Find the line containing "Keep writing the" and copy it exactly, along with every line after it up to and including the line containing "return made". Copy nothing else.

**MATERIAL PROVIDED**
## start

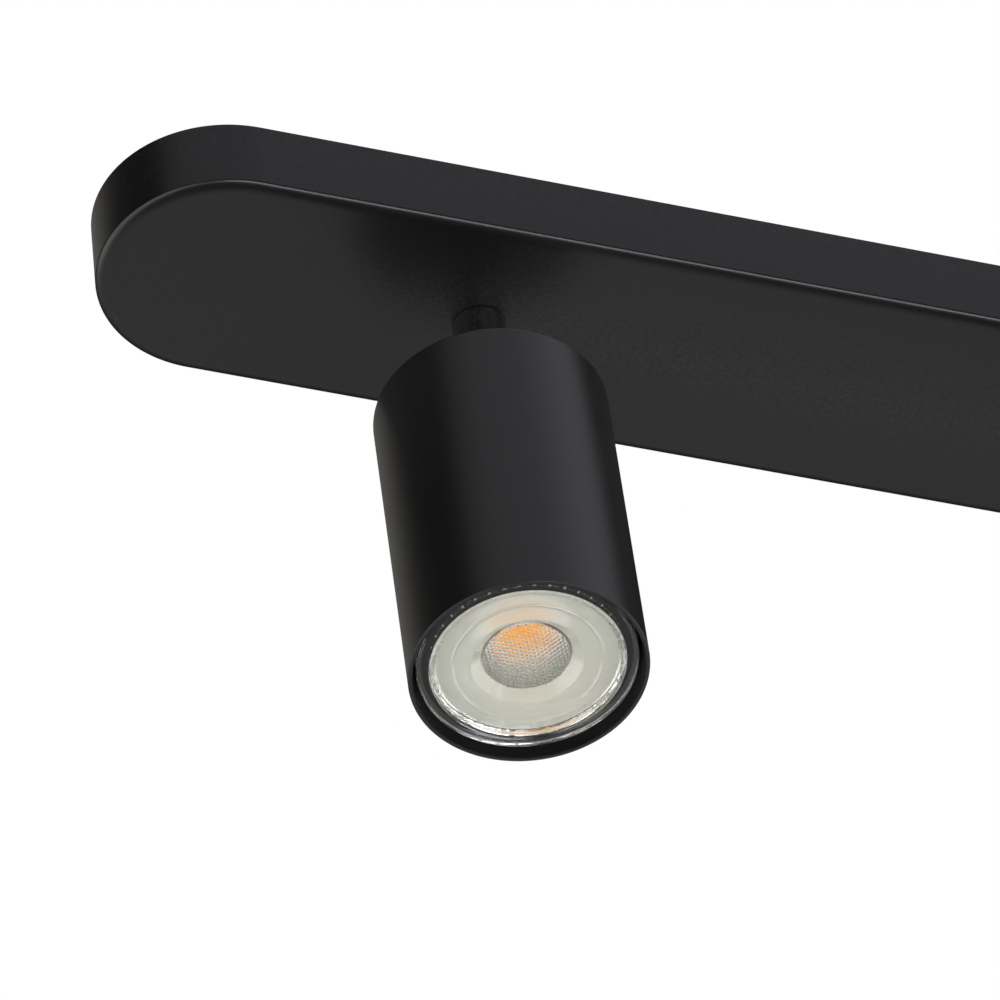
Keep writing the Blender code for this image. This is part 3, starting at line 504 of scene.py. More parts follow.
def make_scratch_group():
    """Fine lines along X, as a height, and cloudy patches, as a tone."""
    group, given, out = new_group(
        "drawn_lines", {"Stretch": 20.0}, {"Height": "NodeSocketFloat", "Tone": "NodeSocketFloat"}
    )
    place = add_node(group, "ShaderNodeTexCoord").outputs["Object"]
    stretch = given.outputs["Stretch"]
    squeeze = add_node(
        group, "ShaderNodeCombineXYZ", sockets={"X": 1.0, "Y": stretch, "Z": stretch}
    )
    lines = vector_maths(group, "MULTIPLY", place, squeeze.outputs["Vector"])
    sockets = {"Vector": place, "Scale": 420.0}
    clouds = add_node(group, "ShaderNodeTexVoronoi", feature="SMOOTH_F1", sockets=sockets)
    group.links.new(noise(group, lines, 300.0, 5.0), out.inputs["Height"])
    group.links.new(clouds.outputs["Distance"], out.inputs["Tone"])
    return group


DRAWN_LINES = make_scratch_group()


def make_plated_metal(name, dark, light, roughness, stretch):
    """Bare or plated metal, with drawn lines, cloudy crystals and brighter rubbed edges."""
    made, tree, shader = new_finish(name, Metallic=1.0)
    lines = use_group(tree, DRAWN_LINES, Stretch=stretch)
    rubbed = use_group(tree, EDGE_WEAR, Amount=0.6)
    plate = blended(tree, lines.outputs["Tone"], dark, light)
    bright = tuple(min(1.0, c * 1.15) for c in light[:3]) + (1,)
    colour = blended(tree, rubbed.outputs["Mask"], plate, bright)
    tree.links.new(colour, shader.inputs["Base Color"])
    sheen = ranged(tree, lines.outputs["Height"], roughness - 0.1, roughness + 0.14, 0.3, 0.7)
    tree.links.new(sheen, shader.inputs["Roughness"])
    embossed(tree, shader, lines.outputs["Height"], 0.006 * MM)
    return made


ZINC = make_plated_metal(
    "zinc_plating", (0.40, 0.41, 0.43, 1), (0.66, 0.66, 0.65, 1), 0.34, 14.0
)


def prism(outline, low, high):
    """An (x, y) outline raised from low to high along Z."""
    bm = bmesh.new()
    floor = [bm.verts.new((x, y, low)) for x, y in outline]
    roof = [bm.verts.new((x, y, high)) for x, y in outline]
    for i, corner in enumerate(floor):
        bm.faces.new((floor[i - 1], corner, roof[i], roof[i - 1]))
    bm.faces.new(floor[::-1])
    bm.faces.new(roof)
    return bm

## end
## start

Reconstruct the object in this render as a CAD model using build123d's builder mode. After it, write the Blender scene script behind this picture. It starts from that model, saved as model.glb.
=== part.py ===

## end

**RESPONSE TO THE EXERCISE**
Keep writing the Blender code for this image. This is part 3, starting at line 504 of scene.py. More parts follow.
def make_scratch_group():
    """Fine lines along X, as a height, and cloudy patches, as a tone."""
    group, given, out = new_group(
        "drawn_lines", {"Stretch": 20.0}, {"Height": "NodeSocketFloat", "Tone": "NodeSocketFloat"}
    )
    place = add_node(group, "ShaderNodeTexCoord").outputs["Object"]
    stretch = given.outputs["Stretch"]
    squeeze = add_node(
        group, "ShaderNodeCombineXYZ", sockets={"X": 1.0, "Y": stretch, "Z": stretch}
    )
    lines = vector_maths(group, "MULTIPLY", place, squeeze.outputs["Vector"])
    sockets = {"Vector": place, "Scale": 420.0}
    clouds = add_node(group, "ShaderNodeTexVoronoi", feature="SMOOTH_F1", sockets=sockets)
    group.links.new(noise(group, lines, 300.0, 5.0), out.inputs["Height"])
    group.links.new(clouds.outputs["Distance"], out.inputs["Tone"])
    return group


DRAWN_LINES = make_scratch_group()


def make_plated_metal(name, dark, light, roughness, stretch):
    """Bare or plated metal, with drawn lines, cloudy crystals and brighter rubbed edges."""
    made, tree, shader = new_finish(name, Metallic=1.0)
    lines = use_group(tree, DRAWN_LINES, Stretch=stretch)
    rubbed = use_group(tree, EDGE_WEAR, Amount=0.6)
    plate = blended(tree, lines.outputs["Tone"], dark, light)
    bright = tuple(min(1.0, c * 1.15) for c in light[:3]) + (1,)
    colour = blended(tree, rubbed.outputs["Mask"], plate, bright)
    tree.links.new(colour, shader.inputs["Base Color"])
    sheen = ranged(tree, lines.outputs["Height"], roughness - 0.1, roughness + 0.14, 0.3, 0.7)
    tree.links.new(sheen, shader.inputs["Roughness"])
    embossed(tree, shader, lines.outputs["Height"], 0.006 * MM)
    return made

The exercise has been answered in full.